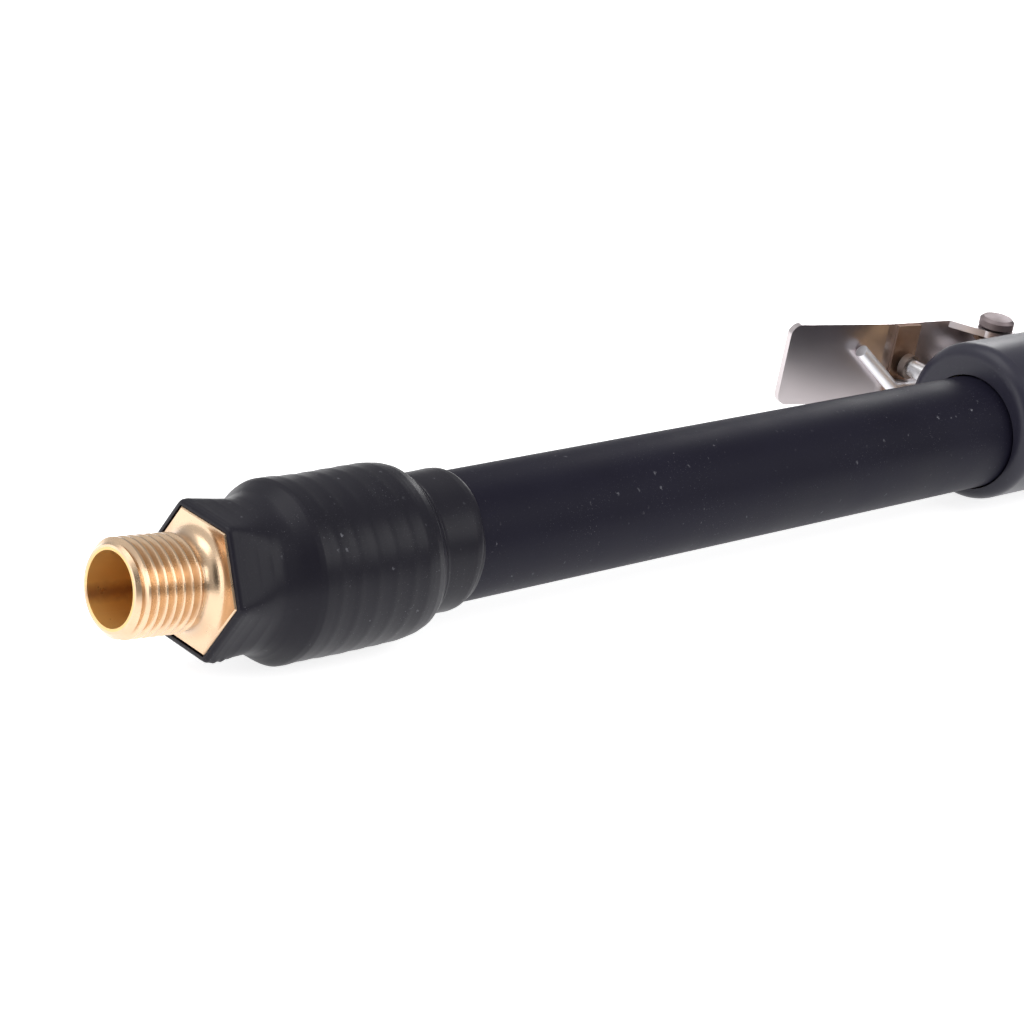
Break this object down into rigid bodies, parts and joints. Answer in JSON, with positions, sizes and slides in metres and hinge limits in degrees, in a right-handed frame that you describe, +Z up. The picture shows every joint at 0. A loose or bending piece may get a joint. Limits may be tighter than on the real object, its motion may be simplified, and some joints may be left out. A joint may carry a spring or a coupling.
{
  "type": "tig welding torch",
  "caption": "Gas-cooled TIG torch with a finger-lever gas valve, a side head with cup and long back cap, and a hose tail that ends in a brass threaded nipple.",
  "frame": {"origin": "on the handle's axis, at the middle of the grip tube", "axes": "+X along the handle towards the head, +Y towards the finger lever, +Z up with the torch lying on its side"},
  "size_m": [0.4207, 0.151, 0.0268],
  "materials": {
    "brass": "machined brass, bright, slightly warm",
    "copper": "drawn copper, satin",
    "heat_shrink": "shrunk polyolefin, satin, dusty",
    "hose_rubber": "extruded rubber, matt",
    "valve_rubber": "nitrile, matt",
    "handle_plastic": "moulded glass-filled plastic, satin",
    "polished_steel": "polished sheet, thin bright plating",
    "spring_steel": "drawn wire, bright",
    "screw_steel": "plated steel",
    "insulator_rubber": "moulded phenolic and rubber, satin",
    "gasket_white": "white fluoropolymer",
    "tungsten": "ground tungsten",
    "ceramic": "fired alumina, pale pink-brown",
    "backcap_plastic": "moulded phenolic, satin"
  },
  "bodies": {
    "torch": {"hose_nipple": "brass", "crimp_ferrule": "brass", "heat_shrink_sleeve": "heat_shrink", "power_hose": "hose_rubber", "front_cable_lug": "copper", "rear_cable_lug": "copper", "copper_core": "copper", "valve_body": "brass", "valve_plug": "brass", "valve_bonnet": "brass", "stem_seal": "valve_rubber", "valve_spring": "spring_steel", "handle_tube": "handle_plastic", "handle_nose": "handle_plastic", "hinge_bracket": "brass", "bracket_screws": "screw_steel", "hinge_pin": "brass", "pin_clip": "screw_steel", "neck_tube": "copper", "torch_body": "copper", "head_insulator": "insulator_rubber", "cup_gasket": "gasket_white", "collet_body": "copper", "collet": "copper"},
    "lever": {"lever_plate": "polished_steel", "wear_pad": "brass", "lever_spring": "spring_steel"},
    "valve_pin": {"valve_stem": "screw_steel", "push_cap": "screw_steel", "valve_disc": "valve_rubber"},
    "cup": {"ceramic_cup": "ceramic"},
    "back_cap_ring": {"back_cap_oring": "valve_rubber"},
    "back_cap": {"back_cap": "backcap_plastic"},
    "electrode": {"tungsten_electrode": "tungsten"}
  },
  "joints": [
    {"name": "lever_hinge", "type": "hinge", "parent": "torch", "child": "lever", "pos_m": [-0.0615, 0.0172, 0], "axis": [0, 0, 1], "range_deg": [0, 11], "stiffness_Nm_per_rad": 0.5, "springref_deg": -6.88, "deforming": ["lever_spring"]},
    {"name": "valve_slide", "type": "slide", "parent": "torch", "child": "valve_pin", "axis": [0, -1, 0], "range_m": [0, 0.00298], "deforming": ["valve_spring"]},
    {"name": "back_cap_travel", "type": "slide", "parent": "torch", "child": "back_cap_ring", "axis": [-0.342, 0.9397, 0], "range_m": [0, 0.004]},
    {"name": "back_cap_turn", "type": "hinge", "parent": "back_cap_ring", "child": "back_cap", "pos_m": [0.133, 0, 0], "axis": [-0.342, 0.9397, 0], "range_deg": [0, 1080]},
    {"name": "cup_turn", "type": "hinge", "parent": "torch", "child": "cup", "pos_m": [0.133, 0, 0], "axis": [0.342, -0.9397, 0], "range_deg": [0, 720]},
    {"name": "electrode_slide", "type": "slide", "parent": "torch", "child": "electrode", "axis": [0.342, -0.9397, 0], "range_m": [-0.005, 0.02]}
  ],
  "couplings": [
    {"joint": "lever_hinge", "follows": "valve_slide", "rad_per_m": 64.516},
    {"joint": "back_cap_travel", "follows": "back_cap_turn", "m_per_rad": 0.00020213}
  ]
}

Directions
Please repeat the material above, word for word and in full.

Exercise output
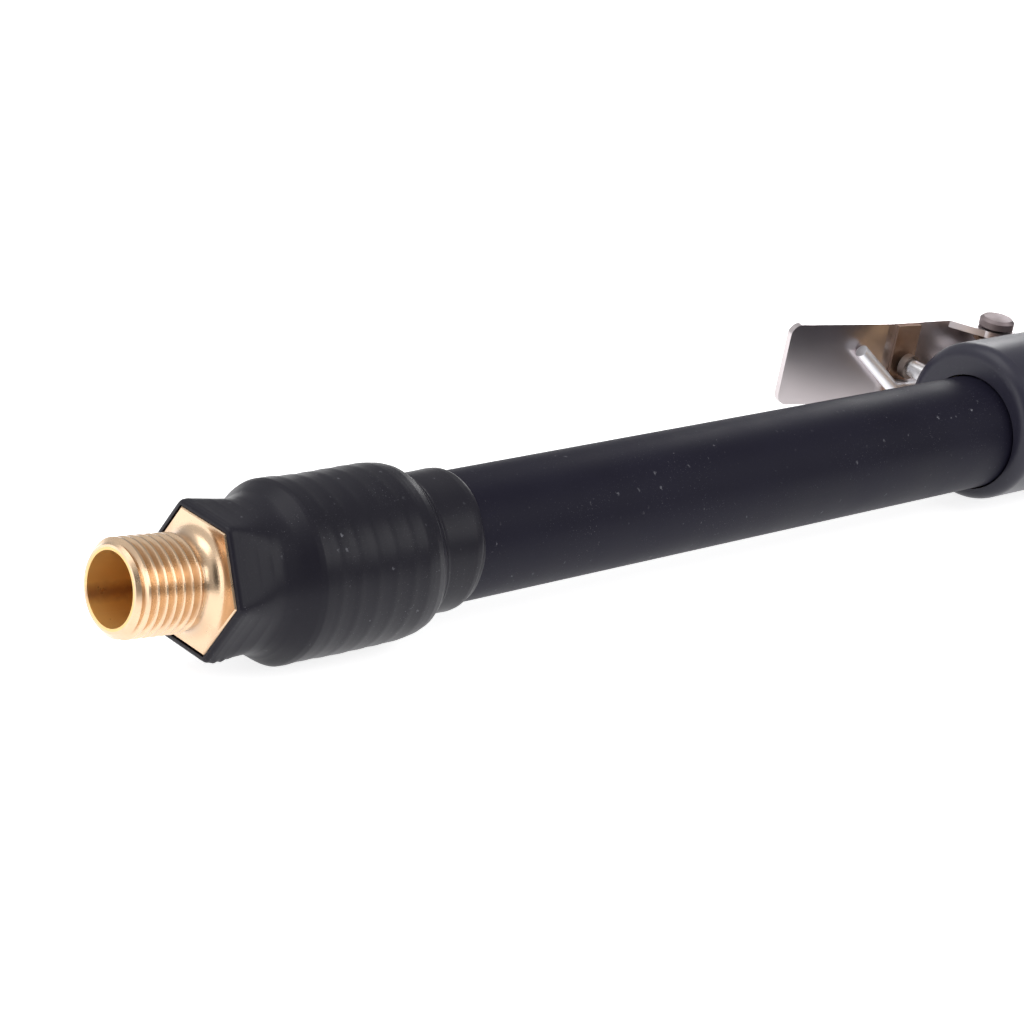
Break this object down into rigid bodies, parts and joints. Answer in JSON, with positions, sizes and slides in metres and hinge limits in degrees, in a right-handed frame that you describe, +Z up. The picture shows every joint at 0. A loose or bending piece may get a joint. Limits may be tighter than on the real object, its motion may be simplified, and some joints may be left out. A joint may carry a spring or a coupling.
{
  "type": "tig welding torch",
  "caption": "Gas-cooled TIG torch with a finger-lever gas valve, a side head with cup and long back cap, and a hose tail that ends in a brass threaded nipple.",
  "frame": {"origin": "on the handle's axis, at the middle of the grip tube", "axes": "+X along the handle towards the head, +Y towards the finger lever, +Z up with the torch lying on its side"},
  "size_m": [0.4207, 0.151, 0.0268],
  "materials": {
    "brass": "machined brass, bright, slightly warm",
    "copper": "drawn copper, satin",
    "heat_shrink": "shrunk polyolefin, satin, dusty",
    "hose_rubber": "extruded rubber, matt",
    "valve_rubber": "nitrile, matt",
    "handle_plastic": "moulded glass-filled plastic, satin",
    "polished_steel": "polished sheet, thin bright plating",
    "spring_steel": "drawn wire, bright",
    "screw_steel": "plated steel",
    "insulator_rubber": "moulded phenolic and rubber, satin",
    "gasket_white": "white fluoropolymer",
    "tungsten": "ground tungsten",
    "ceramic": "fired alumina, pale pink-brown",
    "backcap_plastic": "moulded phenolic, satin"
  },
  "bodies": {
    "torch": {"hose_nipple": "brass", "crimp_ferrule": "brass", "heat_shrink_sleeve": "heat_shrink", "power_hose": "hose_rubber", "front_cable_lug": "copper", "rear_cable_lug": "copper", "copper_core": "copper", "valve_body": "brass", "valve_plug": "brass", "valve_bonnet": "brass", "stem_seal": "valve_rubber", "valve_spring": "spring_steel", "handle_tube": "handle_plastic", "handle_nose": "handle_plastic", "hinge_bracket": "brass", "bracket_screws": "screw_steel", "hinge_pin": "brass", "pin_clip": "screw_steel", "neck_tube": "copper", "torch_body": "copper", "head_insulator": "insulator_rubber", "cup_gasket": "gasket_white", "collet_body": "copper", "collet": "copper"},
    "lever": {"lever_plate": "polished_steel", "wear_pad": "brass", "lever_spring": "spring_steel"},
    "valve_pin": {"valve_stem": "screw_steel", "push_cap": "screw_steel", "valve_disc": "valve_rubber"},
    "cup": {"ceramic_cup": "ceramic"},
    "back_cap_ring": {"back_cap_oring": "valve_rubber"},
    "back_cap": {"back_cap": "backcap_plastic"},
    "electrode": {"tungsten_electrode": "tungsten"}
  },
  "joints": [
    {"name": "lever_hinge", "type": "hinge", "parent": "torch", "child": "lever", "pos_m": [-0.0615, 0.0172, 0], "axis": [0, 0, 1], "range_deg": [0, 11], "stiffness_Nm_per_rad": 0.5, "springref_deg": -6.88, "deforming": ["lever_spring"]},
    {"name": "valve_slide", "type": "slide", "parent": "torch", "child": "valve_pin", "axis": [0, -1, 0], "range_m": [0, 0.00298], "deforming": ["valve_spring"]},
    {"name": "back_cap_travel", "type": "slide", "parent": "torch", "child": "back_cap_ring", "axis": [-0.342, 0.9397, 0], "range_m": [0, 0.004]},
    {"name": "back_cap_turn", "type": "hinge", "parent": "back_cap_ring", "child": "back_cap", "pos_m": [0.133, 0, 0], "axis": [-0.342, 0.9397, 0], "range_deg": [0, 1080]},
    {"name": "cup_turn", "type": "hinge", "parent": "torch", "child": "cup", "pos_m": [0.133, 0, 0], "axis": [0.342, -0.9397, 0], "range_deg": [0, 720]},
    {"name": "electrode_slide", "type": "slide", "parent": "torch", "child": "electrode", "axis": [0.342, -0.9397, 0], "range_m": [-0.005, 0.02]}
  ],
  "couplings": [
    {"joint": "lever_hinge", "follows": "valve_slide", "rad_per_m": 64.516},
    {"joint": "back_cap_travel", "follows": "back_cap_turn", "m_per_rad": 0.00020213}
  ]
}